Given problem: Print the data exactly, leaving nothing out.

-------

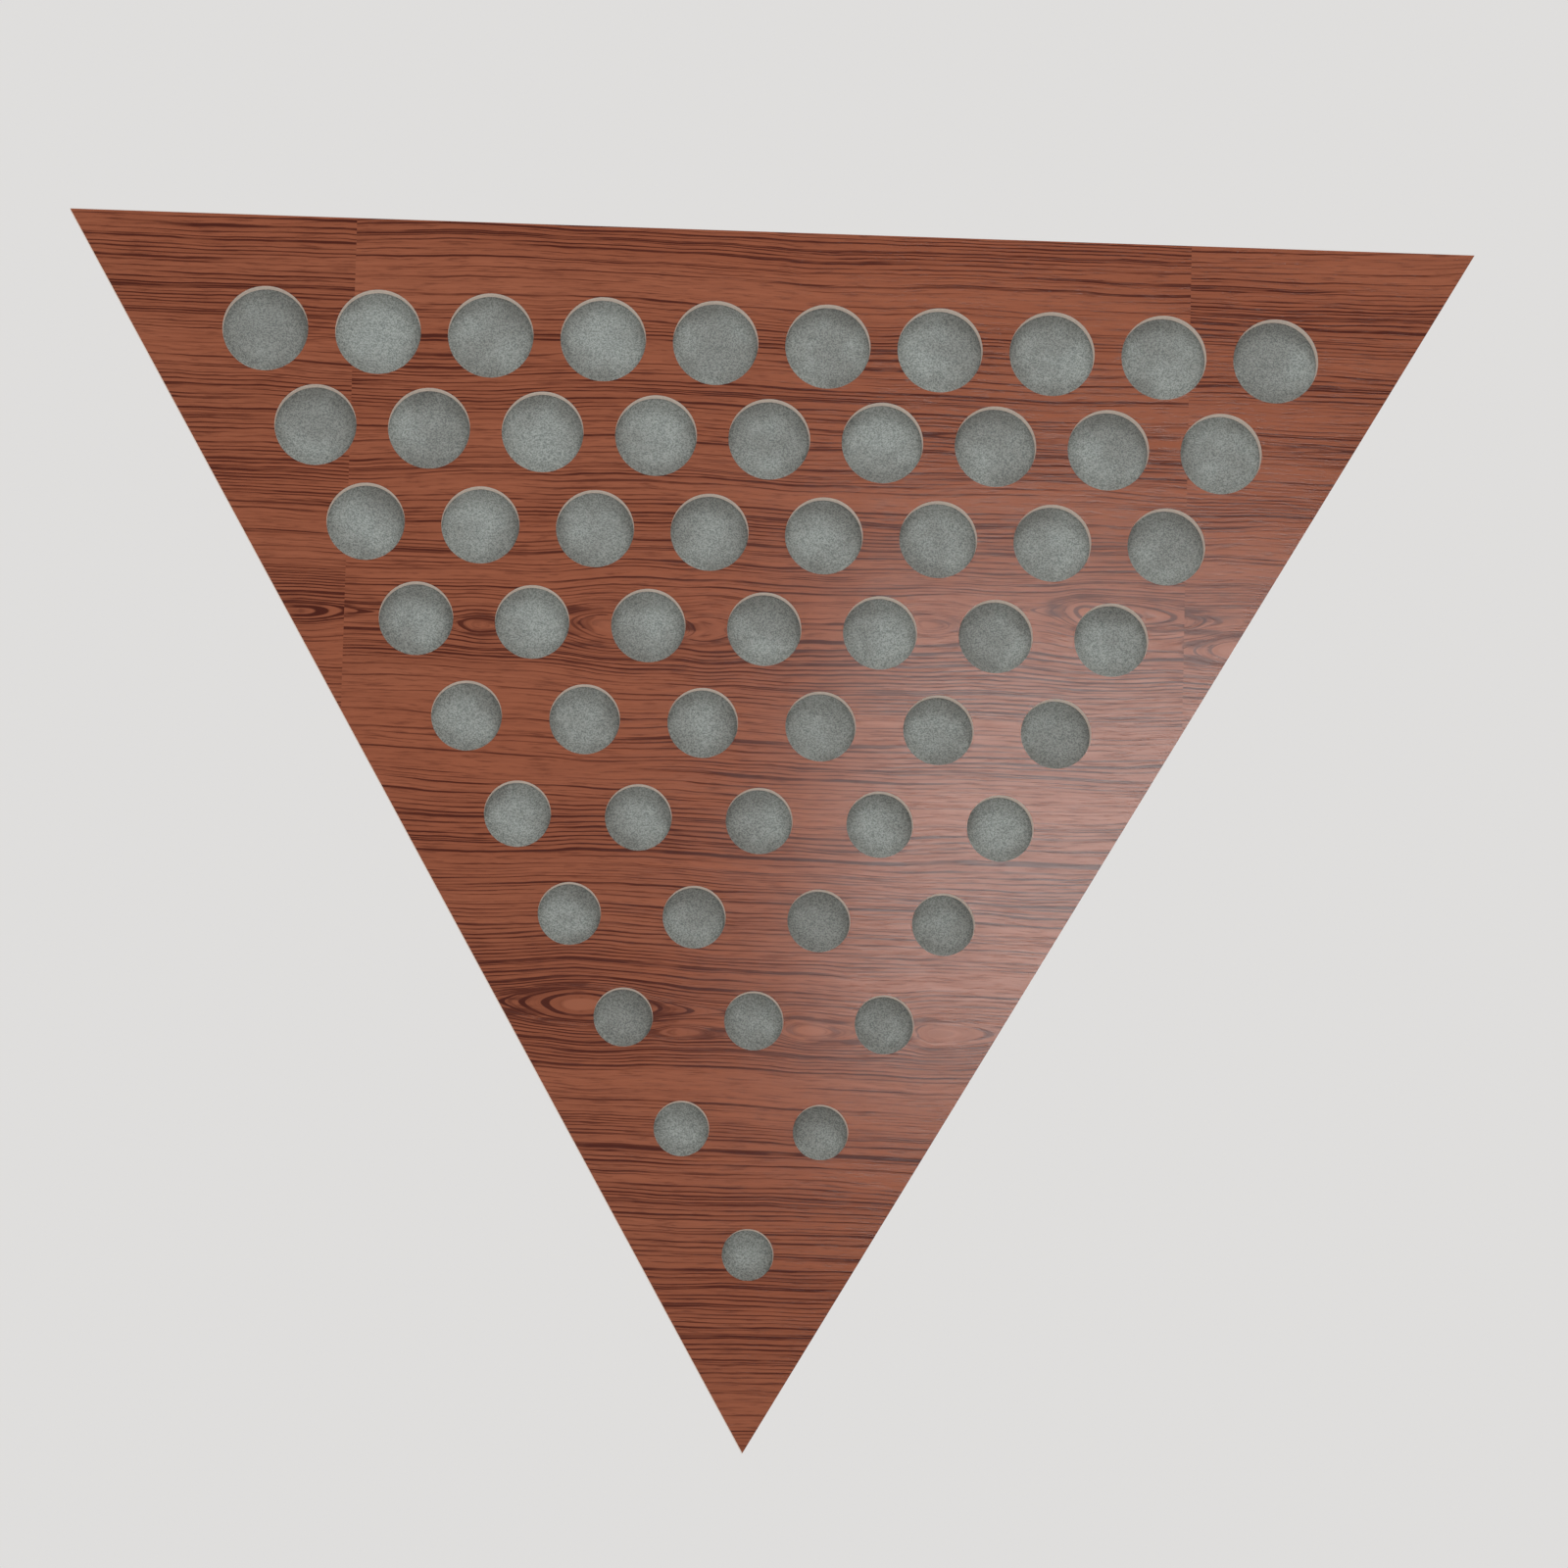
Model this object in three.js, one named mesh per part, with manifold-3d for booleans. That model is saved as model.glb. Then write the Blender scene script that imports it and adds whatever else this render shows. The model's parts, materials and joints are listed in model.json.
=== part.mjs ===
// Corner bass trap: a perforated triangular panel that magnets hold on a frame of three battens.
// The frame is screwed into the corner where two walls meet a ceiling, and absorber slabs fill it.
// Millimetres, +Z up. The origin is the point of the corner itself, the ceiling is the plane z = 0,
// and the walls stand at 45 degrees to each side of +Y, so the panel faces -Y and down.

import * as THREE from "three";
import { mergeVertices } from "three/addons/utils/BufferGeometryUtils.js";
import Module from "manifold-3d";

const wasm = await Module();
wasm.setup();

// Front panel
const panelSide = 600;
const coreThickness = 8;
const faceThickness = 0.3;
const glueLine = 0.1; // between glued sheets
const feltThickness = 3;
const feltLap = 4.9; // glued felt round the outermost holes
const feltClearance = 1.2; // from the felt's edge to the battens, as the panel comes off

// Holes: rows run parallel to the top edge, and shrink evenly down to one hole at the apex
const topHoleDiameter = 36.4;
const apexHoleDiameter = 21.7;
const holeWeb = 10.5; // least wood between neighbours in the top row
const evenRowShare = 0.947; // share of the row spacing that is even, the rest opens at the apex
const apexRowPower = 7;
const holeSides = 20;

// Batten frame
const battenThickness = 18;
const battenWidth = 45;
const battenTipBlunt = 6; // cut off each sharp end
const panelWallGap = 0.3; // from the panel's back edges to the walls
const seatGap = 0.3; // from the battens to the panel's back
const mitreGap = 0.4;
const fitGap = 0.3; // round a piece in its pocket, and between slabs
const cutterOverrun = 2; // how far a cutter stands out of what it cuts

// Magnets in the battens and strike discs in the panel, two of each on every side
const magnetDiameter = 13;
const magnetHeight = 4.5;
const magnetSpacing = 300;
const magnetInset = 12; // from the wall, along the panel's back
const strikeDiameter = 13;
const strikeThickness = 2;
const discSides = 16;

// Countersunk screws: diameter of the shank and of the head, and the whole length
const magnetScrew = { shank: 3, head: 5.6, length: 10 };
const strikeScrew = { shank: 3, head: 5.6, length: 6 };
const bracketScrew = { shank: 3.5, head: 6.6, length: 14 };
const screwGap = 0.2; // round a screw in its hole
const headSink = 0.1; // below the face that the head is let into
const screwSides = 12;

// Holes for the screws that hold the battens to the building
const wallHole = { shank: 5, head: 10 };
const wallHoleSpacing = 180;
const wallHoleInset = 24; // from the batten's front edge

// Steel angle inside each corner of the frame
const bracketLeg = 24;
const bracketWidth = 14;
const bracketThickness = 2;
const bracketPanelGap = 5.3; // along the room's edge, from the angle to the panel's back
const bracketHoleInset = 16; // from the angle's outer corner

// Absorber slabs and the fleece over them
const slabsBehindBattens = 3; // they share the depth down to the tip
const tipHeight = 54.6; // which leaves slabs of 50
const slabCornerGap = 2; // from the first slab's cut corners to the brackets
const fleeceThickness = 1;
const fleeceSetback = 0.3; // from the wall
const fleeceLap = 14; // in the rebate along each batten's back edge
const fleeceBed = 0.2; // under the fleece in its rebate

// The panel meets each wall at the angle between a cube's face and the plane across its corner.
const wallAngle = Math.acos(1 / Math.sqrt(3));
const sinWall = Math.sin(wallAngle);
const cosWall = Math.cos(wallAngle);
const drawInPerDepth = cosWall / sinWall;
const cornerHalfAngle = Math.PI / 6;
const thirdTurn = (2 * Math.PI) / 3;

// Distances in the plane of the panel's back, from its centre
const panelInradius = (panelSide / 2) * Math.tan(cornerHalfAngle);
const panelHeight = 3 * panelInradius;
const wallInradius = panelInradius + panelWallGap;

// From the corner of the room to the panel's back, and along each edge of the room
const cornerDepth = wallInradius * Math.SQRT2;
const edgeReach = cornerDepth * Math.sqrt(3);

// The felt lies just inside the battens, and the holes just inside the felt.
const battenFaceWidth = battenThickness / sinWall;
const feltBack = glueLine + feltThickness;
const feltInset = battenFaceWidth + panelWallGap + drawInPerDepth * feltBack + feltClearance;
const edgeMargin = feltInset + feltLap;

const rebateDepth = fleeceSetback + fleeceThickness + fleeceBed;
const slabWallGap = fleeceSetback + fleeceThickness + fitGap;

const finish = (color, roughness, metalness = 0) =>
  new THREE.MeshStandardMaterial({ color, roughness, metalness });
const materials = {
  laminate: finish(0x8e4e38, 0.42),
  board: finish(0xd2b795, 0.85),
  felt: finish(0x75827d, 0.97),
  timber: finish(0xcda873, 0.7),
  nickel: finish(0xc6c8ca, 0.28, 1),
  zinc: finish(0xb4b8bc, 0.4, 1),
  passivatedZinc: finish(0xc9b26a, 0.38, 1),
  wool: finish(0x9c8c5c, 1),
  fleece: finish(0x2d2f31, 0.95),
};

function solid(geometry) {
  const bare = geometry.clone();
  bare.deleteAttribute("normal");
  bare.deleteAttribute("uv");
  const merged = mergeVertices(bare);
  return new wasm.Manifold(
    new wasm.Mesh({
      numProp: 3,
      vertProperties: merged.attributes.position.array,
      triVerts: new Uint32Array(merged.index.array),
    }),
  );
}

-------

Response below:
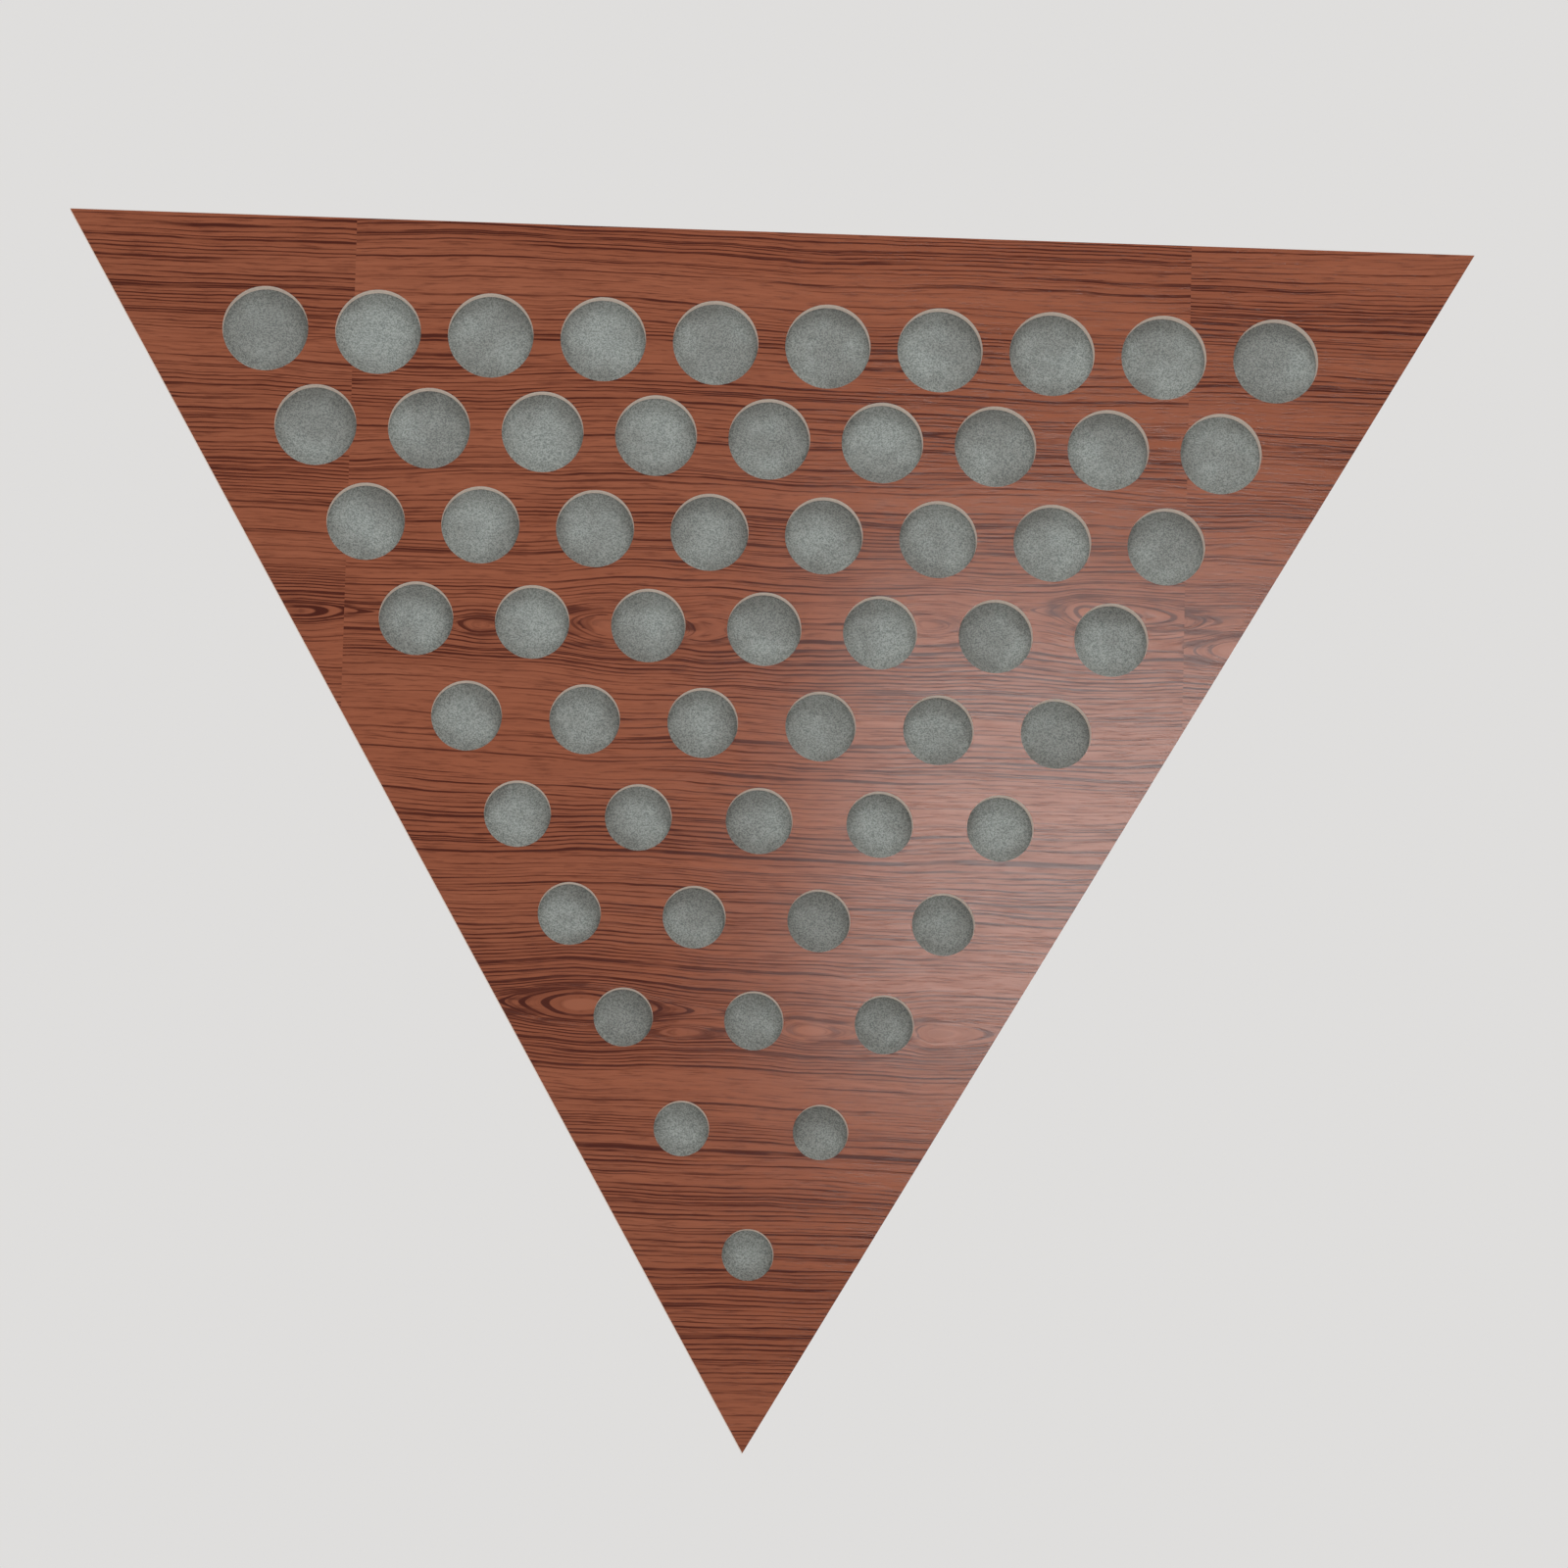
Model this object in three.js, one named mesh per part, with manifold-3d for booleans. That model is saved as model.glb. Then write the Blender scene script that imports it and adds whatever else this render shows. The model's parts, materials and joints are listed in model.json.
=== part.mjs ===
// Corner bass trap: a perforated triangular panel that magnets hold on a frame of three battens.
// The frame is screwed into the corner where two walls meet a ceiling, and absorber slabs fill it.
// Millimetres, +Z up. The origin is the point of the corner itself, the ceiling is the plane z = 0,
// and the walls stand at 45 degrees to each side of +Y, so the panel faces -Y and down.

import * as THREE from "three";
import { mergeVertices } from "three/addons/utils/BufferGeometryUtils.js";
import Module from "manifold-3d";

const wasm = await Module();
wasm.setup();

// Front panel
const panelSide = 600;
const coreThickness = 8;
const faceThickness = 0.3;
const glueLine = 0.1; // between glued sheets
const feltThickness = 3;
const feltLap = 4.9; // glued felt round the outermost holes
const feltClearance = 1.2; // from the felt's edge to the battens, as the panel comes off

// Holes: rows run parallel to the top edge, and shrink evenly down to one hole at the apex
const topHoleDiameter = 36.4;
const apexHoleDiameter = 21.7;
const holeWeb = 10.5; // least wood between neighbours in the top row
const evenRowShare = 0.947; // share of the row spacing that is even, the rest opens at the apex
const apexRowPower = 7;
const holeSides = 20;

// Batten frame
const battenThickness = 18;
const battenWidth = 45;
const battenTipBlunt = 6; // cut off each sharp end
const panelWallGap = 0.3; // from the panel's back edges to the walls
const seatGap = 0.3; // from the battens to the panel's back
const mitreGap = 0.4;
const fitGap = 0.3; // round a piece in its pocket, and between slabs
const cutterOverrun = 2; // how far a cutter stands out of what it cuts

// Magnets in the battens and strike discs in the panel, two of each on every side
const magnetDiameter = 13;
const magnetHeight = 4.5;
const magnetSpacing = 300;
const magnetInset = 12; // from the wall, along the panel's back
const strikeDiameter = 13;
const strikeThickness = 2;
const discSides = 16;

// Countersunk screws: diameter of the shank and of the head, and the whole length
const magnetScrew = { shank: 3, head: 5.6, length: 10 };
const strikeScrew = { shank: 3, head: 5.6, length: 6 };
const bracketScrew = { shank: 3.5, head: 6.6, length: 14 };
const screwGap = 0.2; // round a screw in its hole
const headSink = 0.1; // below the face that the head is let into
const screwSides = 12;

// Holes for the screws that hold the battens to the building
const wallHole = { shank: 5, head: 10 };
const wallHoleSpacing = 180;
const wallHoleInset = 24; // from the batten's front edge

// Steel angle inside each corner of the frame
const bracketLeg = 24;
const bracketWidth = 14;
const bracketThickness = 2;
const bracketPanelGap = 5.3; // along the room's edge, from the angle to the panel's back
const bracketHoleInset = 16; // from the angle's outer corner

// Absorber slabs and the fleece over them
const slabsBehindBattens = 3; // they share the depth down to the tip
const tipHeight = 54.6; // which leaves slabs of 50
const slabCornerGap = 2; // from the first slab's cut corners to the brackets
const fleeceThickness = 1;
const fleeceSetback = 0.3; // from the wall
const fleeceLap = 14; // in the rebate along each batten's back edge
const fleeceBed = 0.2; // under the fleece in its rebate

// The panel meets each wall at the angle between a cube's face and the plane across its corner.
const wallAngle = Math.acos(1 / Math.sqrt(3));
const sinWall = Math.sin(wallAngle);
const cosWall = Math.cos(wallAngle);
const drawInPerDepth = cosWall / sinWall;
const cornerHalfAngle = Math.PI / 6;
const thirdTurn = (2 * Math.PI) / 3;

// Distances in the plane of the panel's back, from its centre
const panelInradius = (panelSide / 2) * Math.tan(cornerHalfAngle);
const panelHeight = 3 * panelInradius;
const wallInradius = panelInradius + panelWallGap;

// From the corner of the room to the panel's back, and along each edge of the room
const cornerDepth = wallInradius * Math.SQRT2;
const edgeReach = cornerDepth * Math.sqrt(3);

// The felt lies just inside the battens, and the holes just inside the felt.
const battenFaceWidth = battenThickness / sinWall;
const feltBack = glueLine + feltThickness;
const feltInset = battenFaceWidth + panelWallGap + drawInPerDepth * feltBack + feltClearance;
const edgeMargin = feltInset + feltLap;

const rebateDepth = fleeceSetback + fleeceThickness + fleeceBed;
const slabWallGap = fleeceSetback + fleeceThickness + fitGap;

const finish = (color, roughness, metalness = 0) =>
  new THREE.MeshStandardMaterial({ color, roughness, metalness });
const materials = {
  laminate: finish(0x8e4e38, 0.42),
  board: finish(0xd2b795, 0.85),
  felt: finish(0x75827d, 0.97),
  timber: finish(0xcda873, 0.7),
  nickel: finish(0xc6c8ca, 0.28, 1),
  zinc: finish(0xb4b8bc, 0.4, 1),
  passivatedZinc: finish(0xc9b26a, 0.38, 1),
  wool: finish(0x9c8c5c, 1),
  fleece: finish(0x2d2f31, 0.95),
};

function solid(geometry) {
  const bare = geometry.clone();
  bare.deleteAttribute("normal");
  bare.deleteAttribute("uv");
  const merged = mergeVertices(bare);
  return new wasm.Manifold(
    new wasm.Mesh({
      numProp: 3,
      vertProperties: merged.attributes.position.array,
      triVerts: new Uint32Array(merged.index.array),
    }),
  );
}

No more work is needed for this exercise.